4. Be your own parent or counselor. If a friend or your child came to you with the situation you are thinking about, what would you suggest they do? You would probably tell them to try to make it right, and if that is not possible, to simply promise to do better in the future and live up to the promise. That is what you can do as well.

Whatever you did decades, years or months ago, you do not have to do it again. You can be a better person, and a person for whom you have more respect. If you do that steadily, consistently and whole-heartedly, you will be able to see yourself as different than that old version of you was, and others will see you differently as well. Now and then you may find someone who remembers the old you. Let them hear and see the new you, and stick with it. The new you–the best you–can be the real you!

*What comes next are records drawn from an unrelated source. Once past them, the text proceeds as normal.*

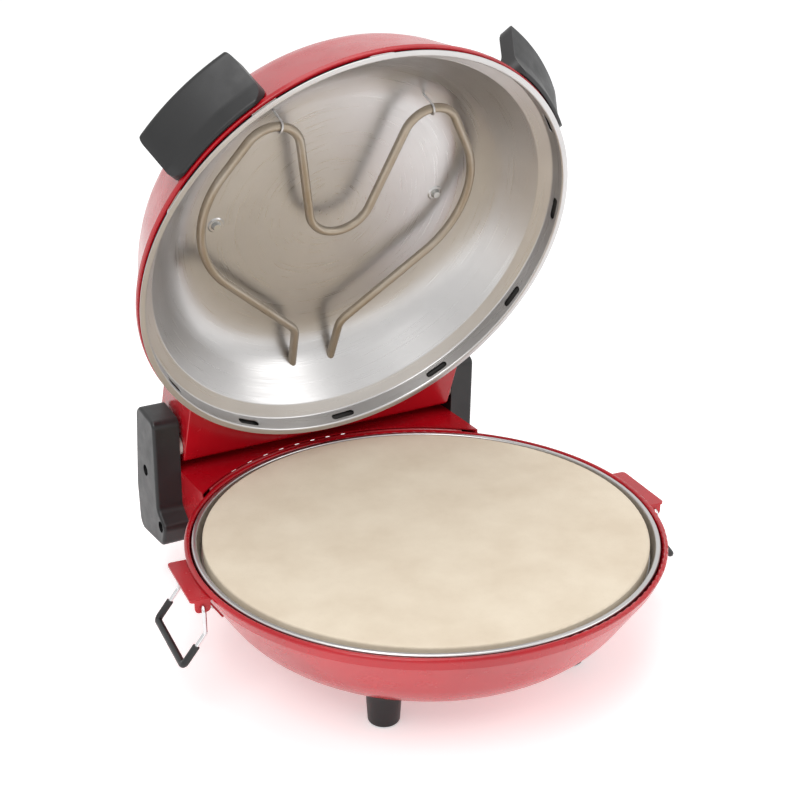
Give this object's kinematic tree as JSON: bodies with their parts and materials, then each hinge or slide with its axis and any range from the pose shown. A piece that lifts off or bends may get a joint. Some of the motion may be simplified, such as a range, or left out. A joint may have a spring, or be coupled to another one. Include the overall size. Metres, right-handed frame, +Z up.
{
  "type": "electric pizza maker",
  "caption": "Round countertop pizza oven with a hinged dome lid, a stone plate in a steel base, a looped heating element, side bails and short feet, shown open.",
  "frame": {"origin": "on the table, under the middle of the opened appliance's box", "axes": "+Z up, hinge axis along X, +Y towards the hinge at the back"},
  "size_m": [0.3848, 0.3796, 0.4213],
  "materials": {
    "red_enamel": "gloss red enamel on pressed steel",
    "bright_steel": "satin stainless sheet",
    "element_steel": "dull, straw-coloured element tube",
    "plated_steel": "zinc-plated",
    "bright_wire": "chromed wire",
    "black_sleeve": "matte heat-proof sleeve",
    "black_plastic": "fine-grained black moulding",
    "white_nylon": "plain nylon",
    "stone": "unglazed fireclay",
    "ceramic": "glazed ceramic"
  },
  "bodies": {
    "base": {"base_bowl": "red_enamel", "base_liner": "bright_steel", "lower_element": "element_steel", "lower_clips": "bright_steel", "lower_collars": "element_steel", "foot_1": "black_plastic", "foot_2": "black_plastic", "foot_3": "black_plastic", "foot_4": "black_plastic", "foot_screws": "plated_steel", "base_posts": "plated_steel", "hinge_box": "red_enamel", "inlet_gland": "black_plastic", "terminal_block": "ceramic", "hinge_arm_right": "black_plastic", "hinge_arm_left": "black_plastic", "arm_screws": "plated_steel", "hinge_bushes": "white_nylon", "bracket_right": "red_enamel", "bracket_left": "red_enamel", "bracket_rivets": "plated_steel", "pizza_stone": "stone"},
    "lid": {"lid_shell": "red_enamel", "lid_reflector": "bright_steel", "lid_block": "red_enamel", "upper_element": "element_steel", "upper_collars": "element_steel", "element_hook_right": "bright_steel", "element_hook_left": "bright_steel", "plate_washers": "bright_steel", "plate_screws": "plated_steel", "lid_posts": "plated_steel", "hinge_pins": "plated_steel", "lid_handle_right": "black_plastic", "lid_handle_left": "black_plastic"},
    "bail_right": {"bail_wire_right": "bright_wire", "bail_sleeve_right": "black_sleeve"},
    "bail_left": {"bail_wire_left": "bright_wire", "bail_sleeve_left": "black_sleeve"}
  },
  "joints": [
    {"name": "lid_hinge", "type": "hinge", "parent": "base", "child": "lid", "pos_m": [0, 0.15029, 0.111], "axis": [1, 0, 0], "range_deg": [0, 68.5]},
    {"name": "bail_right_swing", "type": "hinge", "parent": "base", "child": "bail_right", "pos_m": [0.17118, -0.0375, 0.082], "axis": [-0.0976, -0.9952, 0], "range_deg": [0, 100]},
    {"name": "bail_left_swing", "type": "hinge", "parent": "base", "child": "bail_left", "pos_m": [-0.17118, -0.00393, 0.082], "axis": [0.0976, 0.9952, 0], "range_deg": [0, 100]}
  ]
}
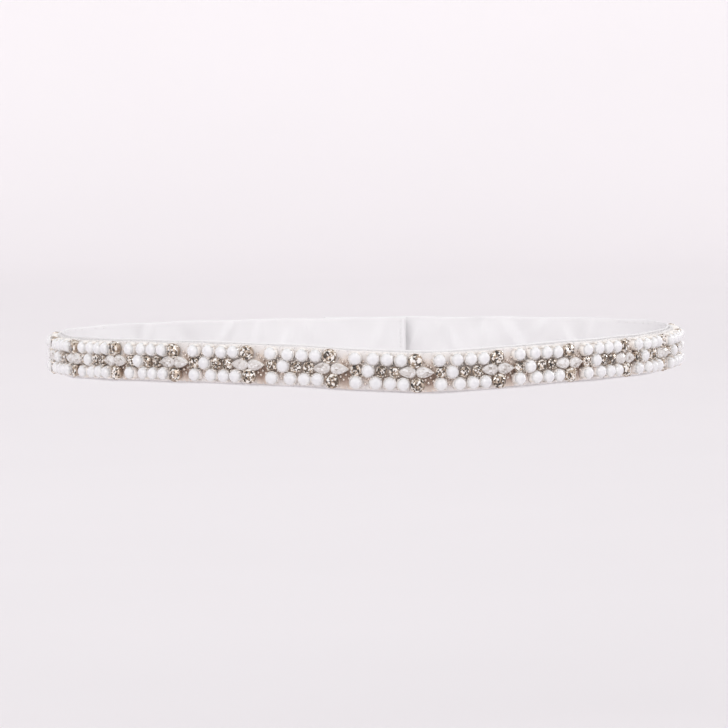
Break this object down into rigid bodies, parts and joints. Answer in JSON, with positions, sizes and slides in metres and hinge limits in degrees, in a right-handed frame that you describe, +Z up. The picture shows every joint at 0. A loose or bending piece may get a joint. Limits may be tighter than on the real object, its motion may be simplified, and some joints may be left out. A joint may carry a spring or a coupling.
{
  "type": "bridal sash",
  "caption": "Narrow white satin bridal sash in its worn ring, hooked at the back, with a beaded trim of opal beads and clear stones round the front.",
  "frame": {"origin": "middle of the waist, halfway across the ring and halfway up the band", "axes": "+Z up, -Y out of the front of the waist, +X to the wearer's left"},
  "size_m": [0.2288, 0.183, 0.0185],
  "materials": {
    "satin": "white satin ribbon",
    "beading": "opal and clear glass in silver claw cups",
    "wire": "nickel-plated wire"
  },
  "bodies": {
    "root": {"waist_ribbon": "satin", "trim_right_side": "beading", "trim_front": "beading", "trim_left_side": "beading", "hook": "wire", "bar": "wire"}
  },
  "joints": []
}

September 7th, 2008 Posted by | Life and Work, Personal and Professional Development | 7 comments


  1. You’re correct that our own attempts to erase the past don’t work. You can delete this next part if it goes over the line of what you think is proper for your site….

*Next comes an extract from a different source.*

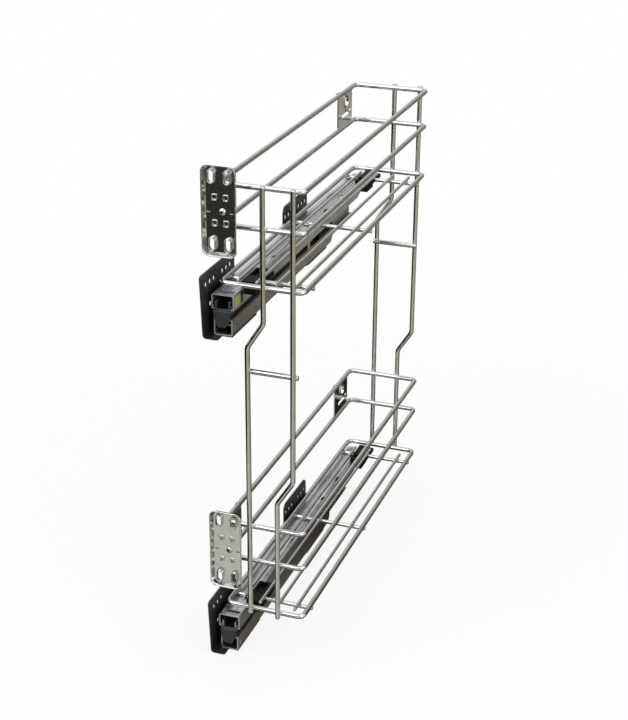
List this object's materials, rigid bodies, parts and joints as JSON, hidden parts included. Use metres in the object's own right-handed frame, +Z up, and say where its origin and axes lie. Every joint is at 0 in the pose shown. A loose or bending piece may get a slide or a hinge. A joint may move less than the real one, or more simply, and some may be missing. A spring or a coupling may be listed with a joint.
{
  "type": "pull-out cabinet basket",
  "caption": "Two-tier chrome wire pull-out for a narrow base cabinet, on side-mounted full-extension runners with door brackets.",
  "frame": {"origin": "on the cabinet wall, at the centre of the screw holes of the lower front wall bracket", "axes": "+X from the left cabinet wall across the basket, -Y towards the door (the pull direction), +Z up"},
  "size_m": [0.111, 0.501, 0.613],
  "materials": {
    "chrome_wire": "bright chrome plate over steel wire",
    "chrome_plate": "bright chrome plate over pressed steel",
    "zinc_sheet": "zinc plated steel sheet, drawn lengthwise",
    "runner_sheet": "passivated zinc steel sheet, drawn lengthwise",
    "bright_sheet": "zinc plated steel sheet, drawn lengthwise",
    "ball_steel": "polished bearing steel",
    "cage_plastic": "moulded nylon",
    "black_plastic": "moulded, satin",
    "grey_plastic": "moulded, satin",
    "black_coat": "satin black powder coat over steel",
    "fastener_zinc": "bright zinc plate"
  },
  "bodies": {
    "wall_side": {"lower_fixed_channel": "runner_sheet", "upper_fixed_channel": "runner_sheet", "lower_soft_close_unit": "black_plastic", "upper_soft_close_unit": "black_plastic", "lower_front_wall_bracket": "black_coat", "upper_front_wall_bracket": "black_coat", "lower_rear_wall_bracket": "black_coat", "upper_rear_wall_bracket": "black_coat", "lower_rivets": "fastener_zinc", "upper_rivets": "fastener_zinc"},
    "basket": {"lower_top_rail": "chrome_wire", "lower_middle_rail": "chrome_wire", "lower_bottom_rail": "chrome_wire", "upper_top_rail": "chrome_wire", "upper_middle_rail": "chrome_wire", "upper_bottom_rail": "chrome_wire", "lower_cross_bars": "chrome_wire", "upper_cross_bars": "chrome_wire", "lower_floor_wires": "chrome_wire", "upper_floor_wires": "chrome_wire", "front_left_upright": "chrome_wire", "front_right_upright": "chrome_wire", "rear_left_upright": "chrome_wire", "rear_right_upright": "chrome_wire", "front_tie_bar": "chrome_wire", "rear_tie_bar": "chrome_wire", "lower_front_side_plate": "chrome_plate", "lower_rear_side_plate": "chrome_plate", "upper_front_side_plate": "chrome_plate", "upper_rear_side_plate": "chrome_plate", "lower_door_bracket": "chrome_plate", "upper_door_bracket": "chrome_plate", "lower_door_bracket_screws": "fastener_zinc", "upper_door_bracket_screws": "fastener_zinc", "lower_drawer_member": "zinc_sheet", "upper_drawer_member": "zinc_sheet", "lower_front_clip": "black_plastic", "upper_front_clip": "black_plastic", "lower_rear_clip": "black_plastic", "upper_rear_clip": "black_plastic"},
    "lower_middle": {"lower_middle_member": "bright_sheet", "lower_front_buffer": "grey_plastic"},
    "lower_top_cage": {"lower_tier_top_cage": "cage_plastic", "lower_tier_top_balls": "ball_steel"},
    "lower_bottom_cage": {"lower_tier_bottom_cage": "cage_plastic", "lower_tier_bottom_balls": "ball_steel"},
    "upper_middle": {"upper_middle_member": "bright_sheet", "upper_front_buffer": "grey_plastic"},
    "upper_top_cage": {"upper_tier_top_cage": "cage_plastic", "upper_tier_top_balls": "ball_steel"},
    "upper_bottom_cage": {"upper_tier_bottom_cage": "cage_plastic", "upper_tier_bottom_balls": "ball_steel"}
  },
  "joints": [
    {"name": "basket_slide", "type": "slide", "parent": "wall_side", "child": "basket", "axis": [0, -1, 0], "range_m": [0, 0.43]},
    {"name": "lower_middle_slide", "type": "slide", "parent": "wall_side", "child": "lower_middle", "axis": [0, -1, 0], "range_m": [0, 0.215]},
    {"name": "lower_top_cage_slide", "type": "slide", "parent": "wall_side", "child": "lower_top_cage", "axis": [0, -1, 0], "range_m": [0, 0.3225]},
    {"name": "lower_bottom_cage_slide", "type": "slide", "parent": "wall_side", "child": "lower_bottom_cage", "axis": [0, -1, 0], "range_m": [0, 0.1075]},
    {"name": "upper_middle_slide", "type": "slide", "parent": "wall_side", "child": "upper_middle", "axis": [0, -1, 0], "range_m": [0, 0.215]},
    {"name": "upper_top_cage_slide", "type": "slide", "parent": "wall_side", "child": "upper_top_cage", "axis": [0, -1, 0], "range_m": [0, 0.3225]},
    {"name": "upper_bottom_cage_slide", "type": "slide", "parent": "wall_side", "child": "upper_bottom_cage", "axis": [0, -1, 0], "range_m": [0, 0.1075]}
  ],
  "couplings": [
    {"joint": "lower_middle_slide", "follows": "basket_slide", "ratio": 0.5},
    {"joint": "lower_top_cage_slide", "follows": "basket_slide", "ratio": 0.75},
    {"joint": "lower_bottom_cage_slide", "follows": "basket_slide", "ratio": 0.25},
    {"joint": "upper_middle_slide", "follows": "basket_slide", "ratio": 0.5},
    {"joint": "upper_top_cage_slide", "follows": "basket_slide", "ratio": 0.75},
    {"joint": "upper_bottom_cage_slide", "follows": "basket_slide", "ratio": 0.25}
  ]
}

    Christianity is based on the faith that there is One who CAN erase our past and let us start over in our souls. I’m thankful for that every day!

    That still does not help those I have harmed however, and I may never be able to repair the damage I have done, even if I say I’m sorry and try to make amends. One of my personal daily goals is to not do the things that in the past have required me to apologize.

    The link was useful and I’ll use your article as a basis for a devotional. Thank you! D.R.

    Comment by Don Roberson | September 8, 2008

  2. This hit me hard, Tina. There are so many things I can never undo and never make better, no matter how much I try. I try to be philosophical about it and say I am doing the best I can now, and I can only hope the people I hurt can forgive me. But, they won’t forgive me and I will have to live with that and accept it.

    I have a very wise counselor who told me that the worst thing I could do would be to “write them off” as lost causes, because that would only alienate them and me more. So, I try not to push my way into their lives, but I never stop trying to show that I’m different now. It may be too little, too late, but I won’t give up.

    The comment by Don about Christian faith is true and that is the only thing that has kept me changed, because I sure couldn’t do it on my own. Mike

    Comment by Mike B. | September 8, 2008

  3. I have a lot of memories I wish I could wipe out, but at about 3 a.m. they come back to get me. I can go forever and not think about them in the day time, but if I’m not sleeping that’s when I have problems with all the things I wish I had done different. You don’t need to tell me….I would probably do something just as bone-headed if I did it over. 🙂

    Comment by Wiseacre | September 9, 2008

  4. Yes! Yes! Let me erase about ten days of my life and replace them with something different. I might not do anything better but I don’t see how I could mess things up more! Give me that big pink eraser!KM

    Comment by KM | September 9, 2008

  5. Tina says: Thanks to all of you who commented, or who called me or emailed. I see I’m not alone in wishing I could erase some things and redo them.

    Sometimes we would like to be a better person. Sometimes we just wish we had taken a different path. Sometimes, as the Rubaiyat of Omar Khayaaim says, we wish we could remold the scheme of things and make it nearer to our heart’s desire.

    Life is challenging,isn’t it?

    Thank you again for letting me know your thoughts.

    Comment by TLR | September 9, 2008

  6. Tina, at my last H.S. reunion a classmate who came back for the first time in 15 years gave everyone a letter of apology for things she had done in high school! There was a lot of crying and laughing as we opened the letters and read them. It kind of opened up the floodgates for a lot of people and even some of the couples there apologized to their husbands and wives for things they had said or done that day. It was pretty awesome! So, it’s never too late I guess! P.

    Comment by P.A.H. | September 9, 2008

  7. Tina says: That’s a great story, P.A.H.! Thank you for sharing it!